Le climat d'Amour est tellement angoissant que chaque geste posé par la mère et le fils en devient inquiétant. «J'ai mis tout ce que je trouve dangereux moi-même dans ce livre. Les fêtes foraines, le petit garçon qui descend dans la cave de son voisin, qui monte dans l'auto d'un inconnu...» Mais finalement, le danger n'est pas où on l'attend. «Il est en dedans, là où il devrait être en sécurité.»

N'en disons pas plus, mais après nous avoir fait craindre le pire pendant 130 pages, Amour se termine sur une note qui glace le sang. «J'ai écrit ce livre quand ma fille était bébé, je n'aurais pas pu le faire avant», raconte l'auteure, qui est heureuse quand on lui dit que ce roman écrit en 1997 n'a pas vieilli. «C'est un chagrin, la vie qui passe, mais je sais que je n'aurais pas pu l'écrire aujourd'hui. Pour moi, la grande question était comment est-ce que je peux savoir qu'elle sait que je l'aime? Est-ce que la parole porte? C'était un peu un vertige envers le langage.
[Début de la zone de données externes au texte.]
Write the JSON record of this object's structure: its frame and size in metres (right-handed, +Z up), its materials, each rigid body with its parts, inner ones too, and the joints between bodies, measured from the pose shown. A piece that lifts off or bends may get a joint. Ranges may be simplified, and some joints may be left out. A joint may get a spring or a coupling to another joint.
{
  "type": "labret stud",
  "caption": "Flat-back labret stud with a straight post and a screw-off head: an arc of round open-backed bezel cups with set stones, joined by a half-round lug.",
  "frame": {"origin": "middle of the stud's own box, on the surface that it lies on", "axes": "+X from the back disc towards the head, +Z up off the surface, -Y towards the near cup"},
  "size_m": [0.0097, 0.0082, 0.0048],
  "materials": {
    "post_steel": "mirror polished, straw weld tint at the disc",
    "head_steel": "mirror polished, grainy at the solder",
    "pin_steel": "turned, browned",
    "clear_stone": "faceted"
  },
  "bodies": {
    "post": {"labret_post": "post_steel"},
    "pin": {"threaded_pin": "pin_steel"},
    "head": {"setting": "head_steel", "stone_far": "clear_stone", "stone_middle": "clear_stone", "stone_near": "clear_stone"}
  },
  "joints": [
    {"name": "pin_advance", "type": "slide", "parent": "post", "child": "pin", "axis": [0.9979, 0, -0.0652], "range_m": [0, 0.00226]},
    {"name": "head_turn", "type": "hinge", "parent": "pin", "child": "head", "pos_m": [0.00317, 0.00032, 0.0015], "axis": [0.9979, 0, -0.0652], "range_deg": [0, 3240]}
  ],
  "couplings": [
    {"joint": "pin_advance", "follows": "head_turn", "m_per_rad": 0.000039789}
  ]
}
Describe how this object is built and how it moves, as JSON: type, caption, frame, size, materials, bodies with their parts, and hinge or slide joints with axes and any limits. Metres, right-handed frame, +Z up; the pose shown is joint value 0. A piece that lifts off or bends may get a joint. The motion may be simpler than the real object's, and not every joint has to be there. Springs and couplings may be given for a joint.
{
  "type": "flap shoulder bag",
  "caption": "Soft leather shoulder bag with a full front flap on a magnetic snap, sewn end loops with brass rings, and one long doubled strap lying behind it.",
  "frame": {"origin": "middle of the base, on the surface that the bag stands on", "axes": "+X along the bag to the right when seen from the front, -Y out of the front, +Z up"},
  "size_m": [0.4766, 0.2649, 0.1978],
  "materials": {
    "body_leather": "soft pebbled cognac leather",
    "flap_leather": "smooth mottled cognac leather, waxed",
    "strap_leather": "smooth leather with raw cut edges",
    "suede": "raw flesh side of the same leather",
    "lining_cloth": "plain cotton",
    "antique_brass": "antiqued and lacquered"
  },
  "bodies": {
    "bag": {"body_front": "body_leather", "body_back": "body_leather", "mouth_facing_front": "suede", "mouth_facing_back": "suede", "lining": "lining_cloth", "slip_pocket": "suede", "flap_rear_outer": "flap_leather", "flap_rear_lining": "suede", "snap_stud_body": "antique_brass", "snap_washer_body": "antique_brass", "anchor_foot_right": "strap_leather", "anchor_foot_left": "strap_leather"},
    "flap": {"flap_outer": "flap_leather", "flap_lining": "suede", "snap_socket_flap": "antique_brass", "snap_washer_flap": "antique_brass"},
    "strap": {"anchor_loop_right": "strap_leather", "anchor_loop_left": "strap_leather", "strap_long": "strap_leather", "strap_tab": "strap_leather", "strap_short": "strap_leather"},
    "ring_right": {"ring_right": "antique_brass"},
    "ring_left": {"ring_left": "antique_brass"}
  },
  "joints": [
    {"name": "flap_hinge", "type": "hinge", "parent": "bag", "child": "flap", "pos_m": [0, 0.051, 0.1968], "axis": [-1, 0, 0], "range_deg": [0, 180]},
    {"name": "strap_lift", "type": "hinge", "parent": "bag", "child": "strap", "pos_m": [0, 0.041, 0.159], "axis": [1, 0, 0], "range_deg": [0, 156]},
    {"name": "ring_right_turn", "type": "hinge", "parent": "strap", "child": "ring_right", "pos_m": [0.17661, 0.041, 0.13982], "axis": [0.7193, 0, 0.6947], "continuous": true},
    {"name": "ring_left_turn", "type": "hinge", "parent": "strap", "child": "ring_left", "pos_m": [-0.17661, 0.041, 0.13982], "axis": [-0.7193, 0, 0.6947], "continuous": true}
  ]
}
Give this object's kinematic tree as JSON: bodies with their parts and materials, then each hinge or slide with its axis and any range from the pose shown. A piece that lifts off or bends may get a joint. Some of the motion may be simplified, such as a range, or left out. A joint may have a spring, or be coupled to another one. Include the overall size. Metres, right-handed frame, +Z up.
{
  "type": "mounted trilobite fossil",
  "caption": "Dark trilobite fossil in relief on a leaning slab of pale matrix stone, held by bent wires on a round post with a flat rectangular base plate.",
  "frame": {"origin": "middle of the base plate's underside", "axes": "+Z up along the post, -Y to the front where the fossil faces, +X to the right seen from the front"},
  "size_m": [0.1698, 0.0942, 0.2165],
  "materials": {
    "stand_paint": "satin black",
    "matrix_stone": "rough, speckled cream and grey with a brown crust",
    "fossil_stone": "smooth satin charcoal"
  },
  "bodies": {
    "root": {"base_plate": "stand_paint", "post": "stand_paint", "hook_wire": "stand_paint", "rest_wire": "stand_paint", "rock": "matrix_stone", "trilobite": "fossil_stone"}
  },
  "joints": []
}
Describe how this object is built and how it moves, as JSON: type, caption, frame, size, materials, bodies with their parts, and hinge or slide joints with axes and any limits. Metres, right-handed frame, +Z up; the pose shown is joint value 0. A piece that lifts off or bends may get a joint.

Pendant que j'ai écrit ce livre, je me demandais ce qu'était l'amour.»

Pour y répondre, elle a créé une mère monstrueusement égoïste, qui à aucun moment n'a une pensée pour son fils. «Je la trouvais plus affreuse à l'époque que maintenant.» Elle comprend son besoin d'amour qui est composé d'un grand vide. «Elle en a tellement besoin qu'elle n'a pas grand-chose à donner. Vibeke n'a aucun contact avec ses sentiments... Et ça se reproduit d'une génération à l'autre. Si personne ne valide ta perspective, tu n'existes pas. C'est ce qui arrive à Jon.»

Un autre de ses livres devrait être traduit prochainement aux Allusifs, et elle publiera à l'automne en Norvège un nouveau roman, Les hyènes, qui se déroule en Angleterre, au bord de la mer. «C'est un hasard si les deux romans que vous avez en français se passent dans le Nord.» Les lieux géographiques, comme le langage, sont déterminants dans l'existence de quelqu'un, croit-elle. «Nous portons tous les paysages de notre enfance. Dans mes livres, le lieu est très important, il donne corps à l'existence concrète et situe le personnage dans le monde.» Les paysages d'Hanne Ørstavik font maintenant un petit peu partie du nôtre.